Berita sejarah buatan ba’alawi baru muncul di abad 9 H, atau berjarak 5 – 6 abad dengan masa hidup Imam Ahmad bin Isa (terlalu jauh masa nya dengan masa hidup tokoh di maksud yang di permasalahkan yang di klaim sefihak sebagai leluhurnya ba’alawi )

Kita sadari dengan hati yang jernih dan sikap kritis yang memang seharusnya menjadi dasar cara berpikir setiap individu, bahwa ulama yang hidup di masa ali assakran,ada jedah selisih masa hidup 500 tahun lebih dengan masa hidup imam ahmad bin isa keturunannya imam ali uroidhi.

Dan kita maklumi ulama ulama terdahulu karena keterbatasan teknologi, jarak dll tak sempat meneliti dan menelusuri atau memverifikasi kabar sejarah versi ba’alawi yang di tulis 5 – 6 abad setelah wafatnya imam ahmad bin isa , apakah benar kabar berita sejarah versi ba’alawi tersebut ?

Sangat di maklum kan ulama ulama terdahulu yang hidup semasa syaikh ali assakran memilih cara berhusnuzon , dan cara mereka itu tidak salah, karena mereka tak punya hujjah atau anti tesis untuk menolaknya karena keterbatasan informasi dan kesulitan dalam melakukan penelitian atau melakukan verifikasi di masa lalu tersebut

Husnuzon ulama terdahulu terhadap berita sejarah karya ba’alawi tak bisa jadi sandaran kita kita saat ini, kalau kalian bersandar pada husnuzon mereka itu sama saja ber husnuzon bahwa bumi itu datar. semua di masa lalu percaya akan pendapat bumi itu datar / plate , dan pendapat bumi ini datar itu syuhro wal istifadoh di masa itu. Di masa kemudian di ketahui melalui penelitian ilmiah kalau bumi itu sebenarnya bulat. Bagi yang menyandarkan pada pendapat ulama ulama terdahulu yang cuma ber-husnuzon pada kabar berita sejarah palsu karya ba’alawi itu sama seperti kelompok mereka yang saat ini masih tetap bertahan tetap percaya kalau bumi itu datar / plate , padahal pendapat ini jelas jelas keliru.

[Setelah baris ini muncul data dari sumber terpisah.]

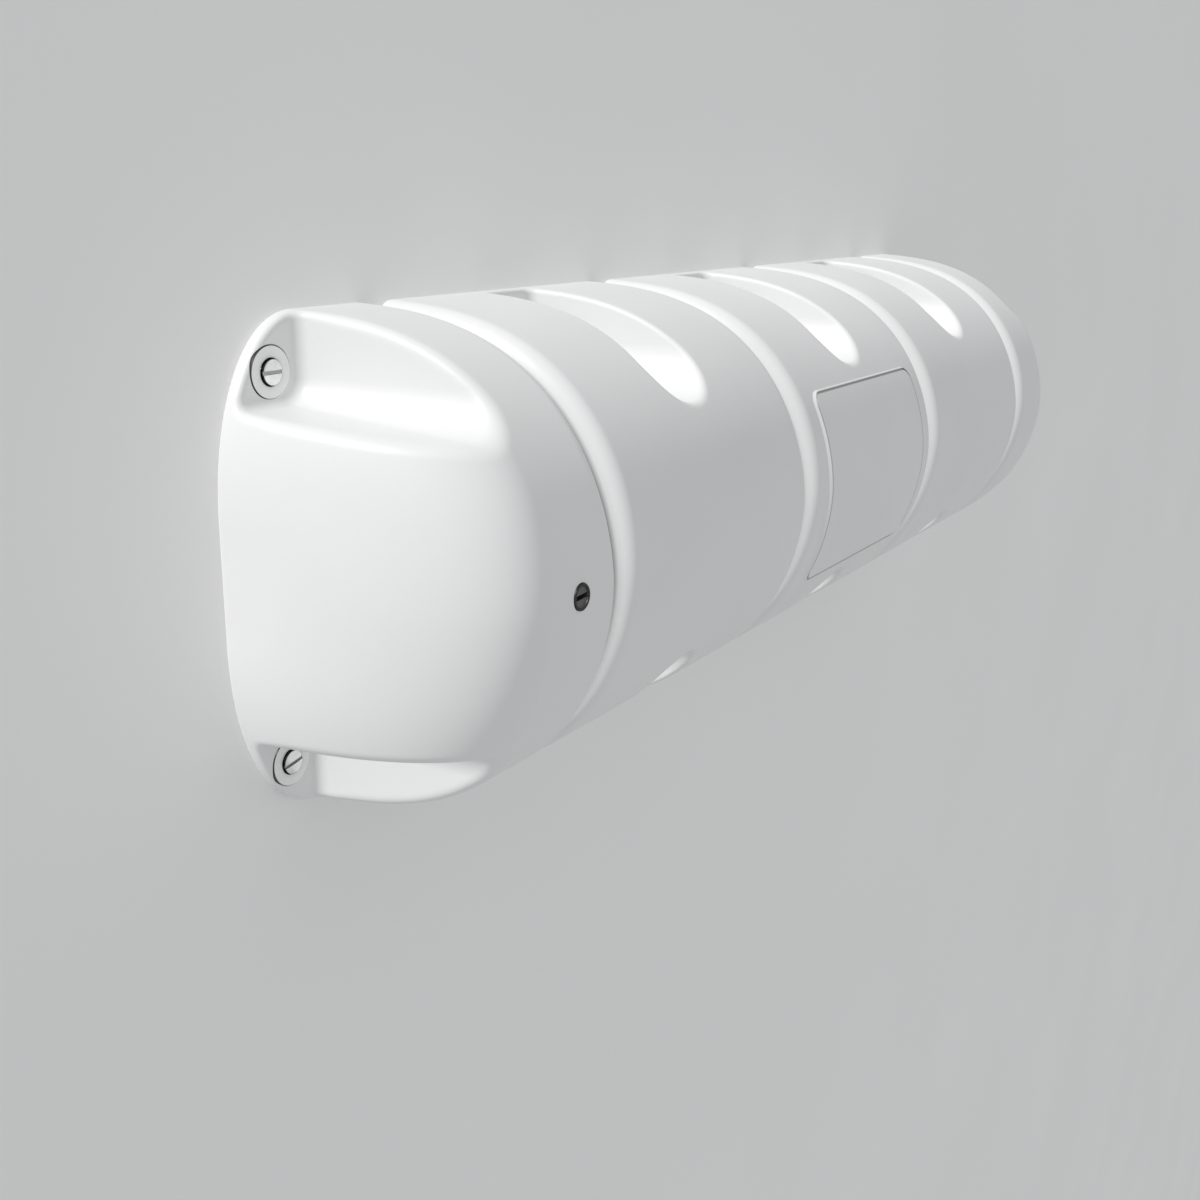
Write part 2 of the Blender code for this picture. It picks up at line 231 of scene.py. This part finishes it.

Menutup ruang berpikir menggunakan akal sehat itu adalah model berpikir jumud yang primitive, dan ini telah di hapuskan oleh ajaran2 agama islam yang di bawa Nabi Muhammad saw yang mengedepankan penggunaan sarana ilmu pengetahuan (sain) sebagai cara mencari tahu kebenaran atas perkara apapun.